Émigration, extrême pauvreté, famine et malnutrition, conflits régionaux, dictatures, coups d’État militaires, déploiements des forces onusiennes, exploitation des ressources naturelles, défis démographiques : dès lors qu’on aborde l’Afrique, il est difficile de s’extirper d’une grille de lecture catastrophiste, largement véhiculée par les reportages des journaux télévisés. Pourtant, comme le rappellent Géraud Magrin et Alain Dubresson, cette vision afro-pessimiste est parfois contrebalancée, sans plus de nuances, par un afro-optimisme porteur d’espoirs – aussitôt déçus. Le premier enseignement que l’on peut tirer de ce bel Atlas de l’Afrique tient précisément à ces présupposés : un réexamen étayé et pondéré est nécessaire pour portraiturer le continent noir au plus près de ses vulnérabilités, de ses promesses et de ses enjeux. Les auteurs s’y emploient avec succès, souvent en plans larges, plus rarement en plans serrés (Afrique du Sud, Centrafrique…).

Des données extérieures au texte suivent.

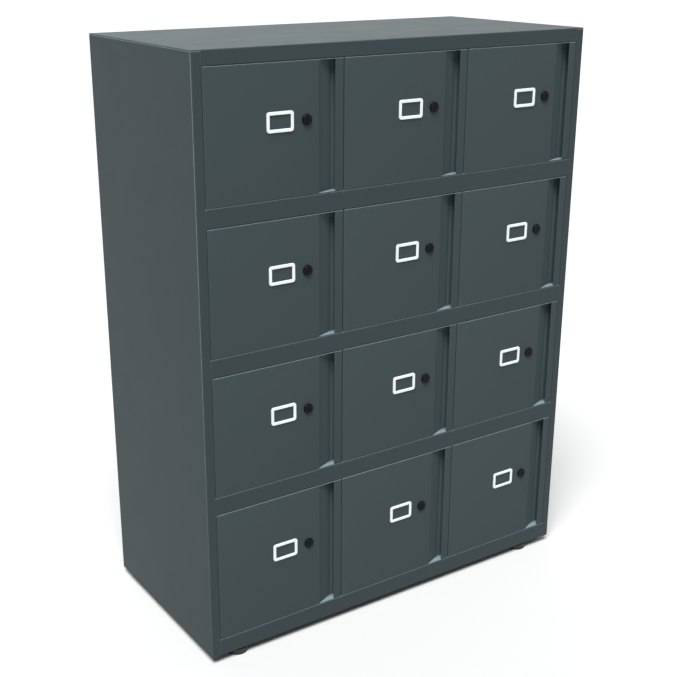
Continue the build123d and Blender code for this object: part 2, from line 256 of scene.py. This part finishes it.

S’il fallait poser un cadre général, on pourrait décrire l’Afrique comme suit : un continent de 30,3 millions de km2 (autant que la Chine, l’Inde, l’Europe occidentale et les États-Unis réunis !), comprenant 1,4 milliards d’habitants, 54 États, des milliers de langues, en voie d’urbanisation (de 14 % en 1950 à presque 44 % en 2020), confronté à des défis démographiques (on annonce 2,5 milliards d’Africains en 2050, avant une stabilisation entre 3,2 et 4,4 milliards en 2100), institutionnels, environnementaux et, bien entendu, économiques. Dans le détail, il faut noter la diversité d’un continent où l’essor du Maroc ou de l’Afrique du Sud a peu à voir avec la pauvreté endémique de la Somalie, de l’Érythrée ou de la République centrafricaine, où le taux d’alphabétisation des 15 ans et plus diffère fortement entre le Mali, le Niger ou le Tchad (moins de 50 %) et la Namibie, l’Afrique du Sud ou l’Algérie, bien plus avancés sur le sujet, et où le taux d’équipement en automobile dépasse en Afrique du Sud les 10%, alors qu’en Éthiopie, au Tchad ou en Angola, cette proportion demeure très résiduelle et inférieure à 1%.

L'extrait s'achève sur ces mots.